Data lines ::
--- begin ---

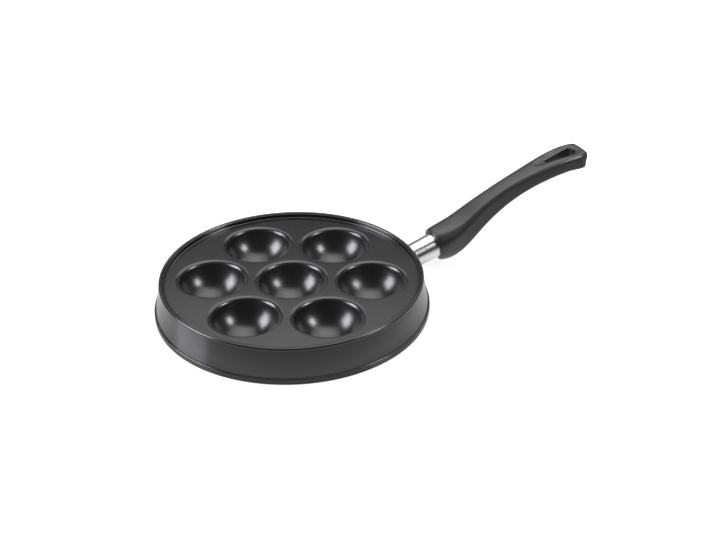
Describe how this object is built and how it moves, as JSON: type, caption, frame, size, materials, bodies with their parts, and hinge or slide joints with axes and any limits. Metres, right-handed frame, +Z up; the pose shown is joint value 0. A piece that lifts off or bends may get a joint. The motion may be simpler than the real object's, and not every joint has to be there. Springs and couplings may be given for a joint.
{
  "type": "aebleskiver pan",
  "caption": "Stovetop pan with half-round cups pressed into its plate for round filled pancakes, a closed flat base and a long cool handle with a hanging slot.",
  "frame": {"origin": "middle of the flat base, on the surface that the pan stands on", "axes": "+Z up, +X from the middle of the pan along the handle, +Y to the left when looking along +X"},
  "size_m": [0.4041, 0.2304, 0.0791],
  "materials": {
    "plate_coating": "dark non-stick coating, satin",
    "skirt_coating": "dark coating, semi-gloss",
    "base_coating": "dark coating, semi-gloss",
    "polished_sleeve": "polished stainless steel",
    "phenolic": "black phenolic moulding, satin",
    "stud_steel": "bare turned steel",
    "zinc_plated_steel": "zinc plated"
  },
  "bodies": {
    "root": {"cup_plate": "plate_coating", "skirt": "skirt_coating", "base_plate": "base_coating", "handle_sleeve": "polished_sleeve", "handle_grip": "phenolic", "handle_stud": "stud_steel", "stud_backing_plate": "stud_steel", "handle_screw": "zinc_plated_steel", "plain_washer": "zinc_plated_steel", "spring_washer": "zinc_plated_steel"}
  },
  "joints": []
}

--- end ---

Task to carry out :: Your task is to quote all of the data word for word.

Full answer ::
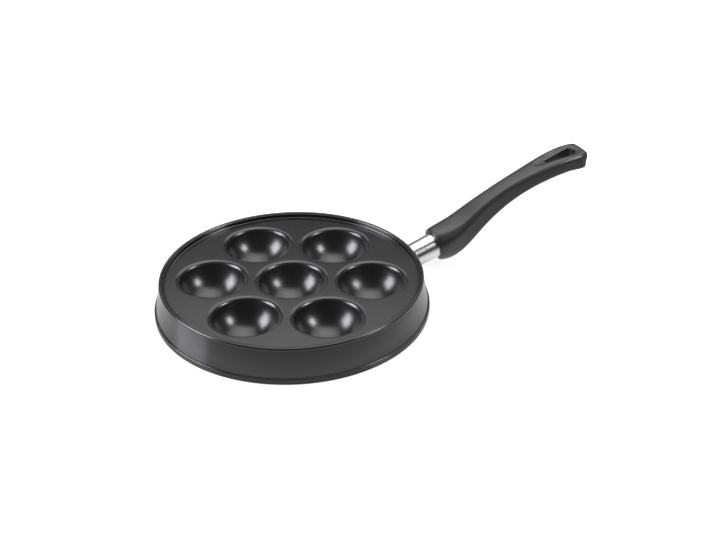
Describe how this object is built and how it moves, as JSON: type, caption, frame, size, materials, bodies with their parts, and hinge or slide joints with axes and any limits. Metres, right-handed frame, +Z up; the pose shown is joint value 0. A piece that lifts off or bends may get a joint. The motion may be simpler than the real object's, and not every joint has to be there. Springs and couplings may be given for a joint.
{
  "type": "aebleskiver pan",
  "caption": "Stovetop pan with half-round cups pressed into its plate for round filled pancakes, a closed flat base and a long cool handle with a hanging slot.",
  "frame": {"origin": "middle of the flat base, on the surface that the pan stands on", "axes": "+Z up, +X from the middle of the pan along the handle, +Y to the left when looking along +X"},
  "size_m": [0.4041, 0.2304, 0.0791],
  "materials": {
    "plate_coating": "dark non-stick coating, satin",
    "skirt_coating": "dark coating, semi-gloss",
    "base_coating": "dark coating, semi-gloss",
    "polished_sleeve": "polished stainless steel",
    "phenolic": "black phenolic moulding, satin",
    "stud_steel": "bare turned steel",
    "zinc_plated_steel": "zinc plated"
  },
  "bodies": {
    "root": {"cup_plate": "plate_coating", "skirt": "skirt_coating", "base_plate": "base_coating", "handle_sleeve": "polished_sleeve", "handle_grip": "phenolic", "handle_stud": "stud_steel", "stud_backing_plate": "stud_steel", "handle_screw": "zinc_plated_steel", "plain_washer": "zinc_plated_steel", "spring_washer": "zinc_plated_steel"}
  },
  "joints": []
}